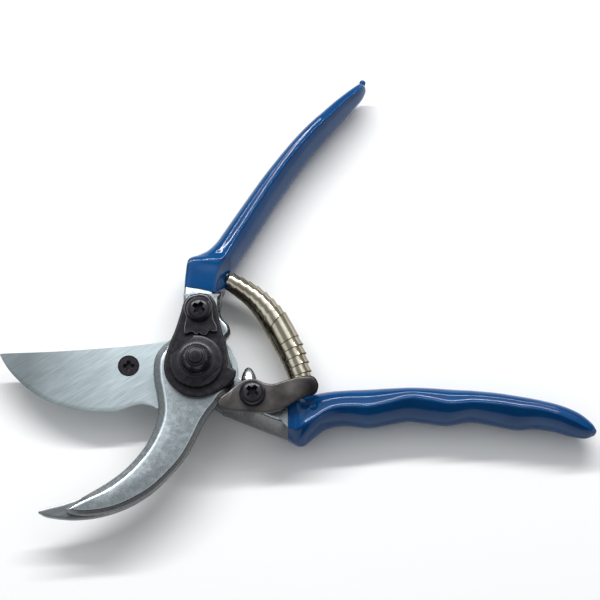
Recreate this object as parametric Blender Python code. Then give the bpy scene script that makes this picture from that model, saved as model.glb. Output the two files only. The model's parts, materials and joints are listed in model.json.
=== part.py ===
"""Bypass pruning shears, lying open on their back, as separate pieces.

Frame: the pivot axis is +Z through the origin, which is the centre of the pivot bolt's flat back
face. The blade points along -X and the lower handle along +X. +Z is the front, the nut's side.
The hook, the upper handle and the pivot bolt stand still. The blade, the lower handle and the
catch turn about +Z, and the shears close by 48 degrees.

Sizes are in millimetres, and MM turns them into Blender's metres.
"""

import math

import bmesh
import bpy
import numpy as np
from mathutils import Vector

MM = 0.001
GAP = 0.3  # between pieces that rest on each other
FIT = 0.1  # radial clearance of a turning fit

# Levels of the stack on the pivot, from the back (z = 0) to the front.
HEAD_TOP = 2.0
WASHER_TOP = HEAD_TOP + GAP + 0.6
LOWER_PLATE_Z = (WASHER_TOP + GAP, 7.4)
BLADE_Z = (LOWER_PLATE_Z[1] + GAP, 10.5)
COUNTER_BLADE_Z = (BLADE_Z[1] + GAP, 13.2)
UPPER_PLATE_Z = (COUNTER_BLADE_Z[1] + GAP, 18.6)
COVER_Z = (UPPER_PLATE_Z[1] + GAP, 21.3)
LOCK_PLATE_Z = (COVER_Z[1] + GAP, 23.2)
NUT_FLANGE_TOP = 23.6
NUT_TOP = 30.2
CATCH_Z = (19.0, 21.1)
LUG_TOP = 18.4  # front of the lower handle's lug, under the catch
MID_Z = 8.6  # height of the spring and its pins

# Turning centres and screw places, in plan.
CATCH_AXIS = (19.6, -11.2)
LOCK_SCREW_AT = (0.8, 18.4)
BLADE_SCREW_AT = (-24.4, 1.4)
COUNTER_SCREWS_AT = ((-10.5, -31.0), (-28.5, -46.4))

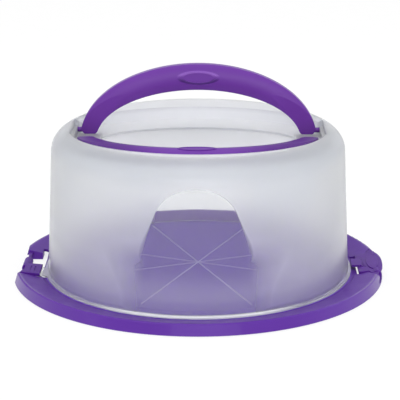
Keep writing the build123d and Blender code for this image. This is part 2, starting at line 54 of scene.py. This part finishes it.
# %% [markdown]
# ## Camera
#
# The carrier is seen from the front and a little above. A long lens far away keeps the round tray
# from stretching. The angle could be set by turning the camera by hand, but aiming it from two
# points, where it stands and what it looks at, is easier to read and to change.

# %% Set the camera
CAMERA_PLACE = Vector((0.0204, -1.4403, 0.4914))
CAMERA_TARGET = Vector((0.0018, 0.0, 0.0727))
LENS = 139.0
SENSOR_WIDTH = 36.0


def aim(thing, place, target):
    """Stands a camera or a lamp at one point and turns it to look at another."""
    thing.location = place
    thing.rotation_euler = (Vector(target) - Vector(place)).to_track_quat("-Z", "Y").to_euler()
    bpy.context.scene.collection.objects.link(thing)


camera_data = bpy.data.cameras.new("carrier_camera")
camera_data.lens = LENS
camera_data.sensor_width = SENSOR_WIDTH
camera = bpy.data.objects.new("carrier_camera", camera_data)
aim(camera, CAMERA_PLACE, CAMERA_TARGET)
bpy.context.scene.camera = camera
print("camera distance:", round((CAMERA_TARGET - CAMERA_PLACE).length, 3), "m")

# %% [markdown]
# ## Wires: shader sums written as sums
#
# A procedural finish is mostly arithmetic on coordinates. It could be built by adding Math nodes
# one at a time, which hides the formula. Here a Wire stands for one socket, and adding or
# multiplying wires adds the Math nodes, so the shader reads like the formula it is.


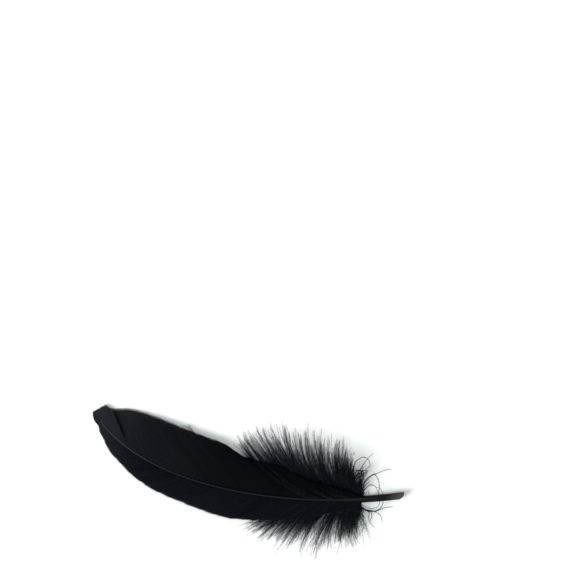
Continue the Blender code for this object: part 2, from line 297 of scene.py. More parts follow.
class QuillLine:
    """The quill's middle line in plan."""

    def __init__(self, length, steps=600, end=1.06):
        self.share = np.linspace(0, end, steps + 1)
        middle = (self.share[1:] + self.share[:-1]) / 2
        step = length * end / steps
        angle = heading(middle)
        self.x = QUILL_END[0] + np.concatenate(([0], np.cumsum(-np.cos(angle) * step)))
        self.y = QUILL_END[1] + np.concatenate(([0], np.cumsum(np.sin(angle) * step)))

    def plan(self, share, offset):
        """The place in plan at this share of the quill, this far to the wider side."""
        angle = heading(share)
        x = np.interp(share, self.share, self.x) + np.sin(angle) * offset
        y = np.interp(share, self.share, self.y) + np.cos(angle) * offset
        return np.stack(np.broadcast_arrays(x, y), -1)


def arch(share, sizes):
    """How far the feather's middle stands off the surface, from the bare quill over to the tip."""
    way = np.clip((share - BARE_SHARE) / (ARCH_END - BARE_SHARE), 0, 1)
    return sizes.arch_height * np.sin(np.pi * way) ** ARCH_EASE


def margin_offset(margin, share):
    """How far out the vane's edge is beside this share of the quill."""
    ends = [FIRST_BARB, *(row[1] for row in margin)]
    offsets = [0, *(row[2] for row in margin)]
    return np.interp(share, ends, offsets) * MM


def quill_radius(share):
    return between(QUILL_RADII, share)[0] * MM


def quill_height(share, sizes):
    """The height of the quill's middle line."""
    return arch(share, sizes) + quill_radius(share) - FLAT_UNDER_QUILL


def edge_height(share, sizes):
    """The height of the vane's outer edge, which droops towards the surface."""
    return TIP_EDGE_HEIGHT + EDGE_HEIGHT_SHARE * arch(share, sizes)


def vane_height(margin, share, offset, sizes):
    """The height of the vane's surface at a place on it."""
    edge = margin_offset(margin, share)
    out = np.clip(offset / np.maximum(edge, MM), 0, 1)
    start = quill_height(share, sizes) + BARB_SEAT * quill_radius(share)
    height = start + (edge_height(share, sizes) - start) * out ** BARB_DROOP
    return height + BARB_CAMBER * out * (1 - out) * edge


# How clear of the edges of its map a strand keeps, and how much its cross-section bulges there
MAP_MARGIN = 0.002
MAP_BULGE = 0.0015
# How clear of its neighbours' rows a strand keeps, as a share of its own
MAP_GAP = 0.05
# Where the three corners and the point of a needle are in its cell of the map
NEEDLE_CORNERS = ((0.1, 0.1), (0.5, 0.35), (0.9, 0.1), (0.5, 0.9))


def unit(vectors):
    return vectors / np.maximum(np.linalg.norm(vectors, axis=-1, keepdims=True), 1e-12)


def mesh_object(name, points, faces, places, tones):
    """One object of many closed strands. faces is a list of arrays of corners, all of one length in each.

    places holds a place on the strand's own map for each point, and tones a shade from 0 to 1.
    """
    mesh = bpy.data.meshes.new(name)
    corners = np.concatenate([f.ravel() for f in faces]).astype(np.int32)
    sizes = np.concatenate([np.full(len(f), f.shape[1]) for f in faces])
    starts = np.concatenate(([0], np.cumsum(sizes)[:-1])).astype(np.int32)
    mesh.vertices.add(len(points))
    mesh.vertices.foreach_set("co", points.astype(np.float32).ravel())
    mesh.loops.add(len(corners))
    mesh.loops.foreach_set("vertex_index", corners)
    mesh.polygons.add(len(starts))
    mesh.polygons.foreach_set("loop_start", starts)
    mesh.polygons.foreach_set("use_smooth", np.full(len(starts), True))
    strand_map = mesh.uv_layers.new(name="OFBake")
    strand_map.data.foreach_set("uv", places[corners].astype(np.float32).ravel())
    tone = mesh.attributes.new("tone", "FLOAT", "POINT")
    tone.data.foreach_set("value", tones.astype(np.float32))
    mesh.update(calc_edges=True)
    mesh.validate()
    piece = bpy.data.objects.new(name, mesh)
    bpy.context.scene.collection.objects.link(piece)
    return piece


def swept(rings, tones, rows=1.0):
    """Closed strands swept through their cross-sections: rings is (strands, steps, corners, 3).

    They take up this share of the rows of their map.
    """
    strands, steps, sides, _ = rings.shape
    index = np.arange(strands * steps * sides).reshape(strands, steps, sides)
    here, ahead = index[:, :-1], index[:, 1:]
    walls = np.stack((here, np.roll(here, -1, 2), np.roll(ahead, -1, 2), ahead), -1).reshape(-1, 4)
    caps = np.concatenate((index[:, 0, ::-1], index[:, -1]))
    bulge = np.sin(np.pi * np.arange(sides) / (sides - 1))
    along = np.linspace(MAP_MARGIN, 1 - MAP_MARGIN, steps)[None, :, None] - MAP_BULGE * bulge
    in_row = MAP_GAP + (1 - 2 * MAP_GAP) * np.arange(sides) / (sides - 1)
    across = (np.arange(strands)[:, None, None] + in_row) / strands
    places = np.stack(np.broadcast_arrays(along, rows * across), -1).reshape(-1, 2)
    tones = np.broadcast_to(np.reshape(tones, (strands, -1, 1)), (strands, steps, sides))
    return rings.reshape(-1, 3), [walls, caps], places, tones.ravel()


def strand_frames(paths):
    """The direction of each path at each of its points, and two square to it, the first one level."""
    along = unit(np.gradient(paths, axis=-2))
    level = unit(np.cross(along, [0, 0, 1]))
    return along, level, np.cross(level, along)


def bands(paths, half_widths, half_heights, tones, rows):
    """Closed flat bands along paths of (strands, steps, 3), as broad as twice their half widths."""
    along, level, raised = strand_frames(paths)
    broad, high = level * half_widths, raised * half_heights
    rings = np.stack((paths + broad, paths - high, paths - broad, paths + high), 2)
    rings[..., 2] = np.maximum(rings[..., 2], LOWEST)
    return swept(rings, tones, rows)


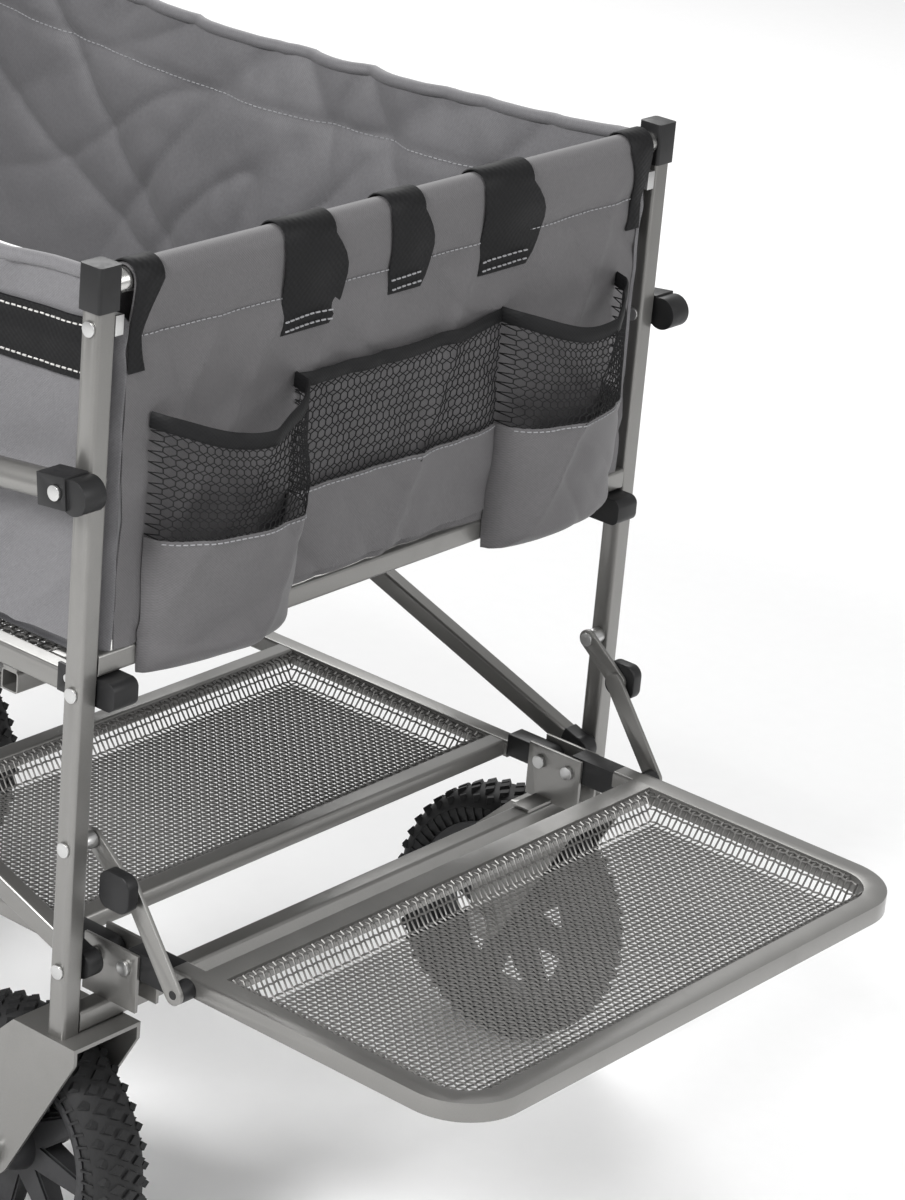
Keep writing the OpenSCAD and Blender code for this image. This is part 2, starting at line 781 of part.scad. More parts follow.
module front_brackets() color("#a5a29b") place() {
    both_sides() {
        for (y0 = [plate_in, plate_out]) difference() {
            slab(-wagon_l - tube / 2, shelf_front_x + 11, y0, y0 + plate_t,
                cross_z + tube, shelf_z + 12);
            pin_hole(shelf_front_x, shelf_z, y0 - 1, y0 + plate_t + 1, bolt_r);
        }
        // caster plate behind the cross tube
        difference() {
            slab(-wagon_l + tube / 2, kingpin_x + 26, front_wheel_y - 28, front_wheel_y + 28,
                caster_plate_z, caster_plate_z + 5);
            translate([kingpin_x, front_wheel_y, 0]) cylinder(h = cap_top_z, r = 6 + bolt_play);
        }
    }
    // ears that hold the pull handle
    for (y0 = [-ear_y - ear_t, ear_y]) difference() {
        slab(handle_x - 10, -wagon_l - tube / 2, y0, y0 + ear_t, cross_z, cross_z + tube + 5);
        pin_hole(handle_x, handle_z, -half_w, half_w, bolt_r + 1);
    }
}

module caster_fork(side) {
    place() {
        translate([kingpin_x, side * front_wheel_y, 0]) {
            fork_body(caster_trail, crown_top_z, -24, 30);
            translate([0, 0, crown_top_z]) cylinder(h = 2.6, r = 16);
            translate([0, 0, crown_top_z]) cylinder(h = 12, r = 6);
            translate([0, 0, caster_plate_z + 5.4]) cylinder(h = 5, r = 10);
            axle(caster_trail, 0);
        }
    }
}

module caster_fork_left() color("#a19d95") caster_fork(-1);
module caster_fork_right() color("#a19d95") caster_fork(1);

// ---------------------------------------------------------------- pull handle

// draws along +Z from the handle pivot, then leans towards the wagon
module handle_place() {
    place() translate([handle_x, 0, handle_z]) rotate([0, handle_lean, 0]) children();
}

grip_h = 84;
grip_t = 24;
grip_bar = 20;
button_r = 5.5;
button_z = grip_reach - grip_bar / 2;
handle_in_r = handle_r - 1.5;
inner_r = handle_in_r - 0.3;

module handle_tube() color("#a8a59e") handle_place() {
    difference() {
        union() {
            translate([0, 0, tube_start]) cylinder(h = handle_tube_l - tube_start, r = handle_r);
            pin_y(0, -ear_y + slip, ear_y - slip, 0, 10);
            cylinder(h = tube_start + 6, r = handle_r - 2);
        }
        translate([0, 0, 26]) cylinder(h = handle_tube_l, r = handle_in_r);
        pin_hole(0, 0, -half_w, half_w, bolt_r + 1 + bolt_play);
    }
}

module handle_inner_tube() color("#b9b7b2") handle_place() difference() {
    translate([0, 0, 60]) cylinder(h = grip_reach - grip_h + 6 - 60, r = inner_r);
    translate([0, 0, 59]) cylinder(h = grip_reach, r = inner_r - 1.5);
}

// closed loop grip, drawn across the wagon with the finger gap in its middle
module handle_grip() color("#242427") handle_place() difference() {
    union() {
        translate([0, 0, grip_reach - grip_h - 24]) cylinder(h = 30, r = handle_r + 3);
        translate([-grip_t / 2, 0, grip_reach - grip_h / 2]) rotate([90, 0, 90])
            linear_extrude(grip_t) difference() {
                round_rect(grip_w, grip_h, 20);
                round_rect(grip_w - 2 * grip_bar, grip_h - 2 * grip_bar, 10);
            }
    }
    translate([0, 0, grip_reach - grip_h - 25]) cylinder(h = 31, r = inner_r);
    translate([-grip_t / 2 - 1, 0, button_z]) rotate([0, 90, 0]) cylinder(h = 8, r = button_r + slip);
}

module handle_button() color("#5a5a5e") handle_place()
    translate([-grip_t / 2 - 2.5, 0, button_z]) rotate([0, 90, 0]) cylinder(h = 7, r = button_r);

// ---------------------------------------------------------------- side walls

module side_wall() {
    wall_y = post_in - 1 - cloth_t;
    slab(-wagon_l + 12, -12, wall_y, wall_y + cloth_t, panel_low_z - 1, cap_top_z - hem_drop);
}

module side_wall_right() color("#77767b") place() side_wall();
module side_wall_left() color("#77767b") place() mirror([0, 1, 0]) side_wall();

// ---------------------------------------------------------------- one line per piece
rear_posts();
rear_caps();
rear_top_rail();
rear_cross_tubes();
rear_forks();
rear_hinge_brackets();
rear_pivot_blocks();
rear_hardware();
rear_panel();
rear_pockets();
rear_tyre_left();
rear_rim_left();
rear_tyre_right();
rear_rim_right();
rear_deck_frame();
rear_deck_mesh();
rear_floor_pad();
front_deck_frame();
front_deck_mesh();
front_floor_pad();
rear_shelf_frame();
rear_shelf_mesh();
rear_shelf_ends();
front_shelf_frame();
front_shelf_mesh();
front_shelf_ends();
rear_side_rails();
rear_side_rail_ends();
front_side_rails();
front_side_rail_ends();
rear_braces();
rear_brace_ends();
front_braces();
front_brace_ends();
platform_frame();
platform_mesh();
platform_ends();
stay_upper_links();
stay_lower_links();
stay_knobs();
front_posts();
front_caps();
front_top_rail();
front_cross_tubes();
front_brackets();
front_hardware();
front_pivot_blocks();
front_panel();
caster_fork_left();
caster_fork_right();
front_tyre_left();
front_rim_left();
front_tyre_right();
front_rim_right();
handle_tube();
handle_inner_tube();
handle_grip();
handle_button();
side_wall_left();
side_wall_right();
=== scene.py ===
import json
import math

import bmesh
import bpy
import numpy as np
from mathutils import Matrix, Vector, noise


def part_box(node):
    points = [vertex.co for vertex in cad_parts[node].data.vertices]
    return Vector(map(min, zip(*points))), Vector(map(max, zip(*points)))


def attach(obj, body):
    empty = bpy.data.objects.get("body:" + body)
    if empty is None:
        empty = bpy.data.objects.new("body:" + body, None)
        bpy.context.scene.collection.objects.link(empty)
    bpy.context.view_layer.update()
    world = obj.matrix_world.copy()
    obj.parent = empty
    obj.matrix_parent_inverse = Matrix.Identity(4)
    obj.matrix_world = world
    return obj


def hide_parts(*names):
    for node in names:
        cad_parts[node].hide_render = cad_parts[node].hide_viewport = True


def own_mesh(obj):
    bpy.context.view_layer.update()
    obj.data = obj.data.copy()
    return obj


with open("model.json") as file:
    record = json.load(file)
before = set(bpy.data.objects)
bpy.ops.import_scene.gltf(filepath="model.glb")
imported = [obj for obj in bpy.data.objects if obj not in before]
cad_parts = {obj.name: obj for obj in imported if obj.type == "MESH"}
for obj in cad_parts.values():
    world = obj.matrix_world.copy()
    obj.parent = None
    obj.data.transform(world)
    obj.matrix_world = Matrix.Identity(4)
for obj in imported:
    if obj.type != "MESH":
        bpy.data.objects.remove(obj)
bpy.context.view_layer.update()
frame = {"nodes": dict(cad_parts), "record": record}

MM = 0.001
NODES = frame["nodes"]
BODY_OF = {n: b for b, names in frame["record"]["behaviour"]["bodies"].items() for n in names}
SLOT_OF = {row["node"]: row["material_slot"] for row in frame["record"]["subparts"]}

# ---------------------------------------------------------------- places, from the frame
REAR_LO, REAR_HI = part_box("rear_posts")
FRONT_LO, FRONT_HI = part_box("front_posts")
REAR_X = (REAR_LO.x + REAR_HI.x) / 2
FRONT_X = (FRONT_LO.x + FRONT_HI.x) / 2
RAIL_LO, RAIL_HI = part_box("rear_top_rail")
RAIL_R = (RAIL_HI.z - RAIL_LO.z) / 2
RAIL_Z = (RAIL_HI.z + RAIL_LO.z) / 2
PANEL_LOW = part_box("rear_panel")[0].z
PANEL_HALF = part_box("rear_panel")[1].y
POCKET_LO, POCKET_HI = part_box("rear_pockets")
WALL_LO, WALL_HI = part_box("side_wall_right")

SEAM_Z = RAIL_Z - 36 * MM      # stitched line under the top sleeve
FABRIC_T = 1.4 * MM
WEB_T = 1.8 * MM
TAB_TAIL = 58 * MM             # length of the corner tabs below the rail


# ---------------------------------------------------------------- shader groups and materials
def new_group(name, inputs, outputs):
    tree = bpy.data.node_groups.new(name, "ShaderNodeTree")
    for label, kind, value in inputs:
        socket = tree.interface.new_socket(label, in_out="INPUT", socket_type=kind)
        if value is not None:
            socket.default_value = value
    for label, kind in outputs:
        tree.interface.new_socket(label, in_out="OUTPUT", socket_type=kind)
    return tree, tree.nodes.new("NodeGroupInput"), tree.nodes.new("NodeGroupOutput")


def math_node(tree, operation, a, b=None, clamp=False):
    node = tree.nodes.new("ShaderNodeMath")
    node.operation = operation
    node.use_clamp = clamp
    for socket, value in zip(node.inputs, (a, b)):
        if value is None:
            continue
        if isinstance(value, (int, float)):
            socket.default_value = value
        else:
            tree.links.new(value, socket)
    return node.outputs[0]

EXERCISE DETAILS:
From the line that contains "Continue the Blender" through the line that contains "self.y = QUILL_END[1]", reproduce every line exactly, both end lines included.

SOLUTION FOR THIS EXERCISE:
Continue the Blender code for this object: part 2, from line 297 of scene.py. More parts follow.
class QuillLine:
    """The quill's middle line in plan."""

    def __init__(self, length, steps=600, end=1.06):
        self.share = np.linspace(0, end, steps + 1)
        middle = (self.share[1:] + self.share[:-1]) / 2
        step = length * end / steps
        angle = heading(middle)
        self.x = QUILL_END[0] + np.concatenate(([0], np.cumsum(-np.cos(angle) * step)))
        self.y = QUILL_END[1] + np.concatenate(([0], np.cumsum(np.sin(angle) * step)))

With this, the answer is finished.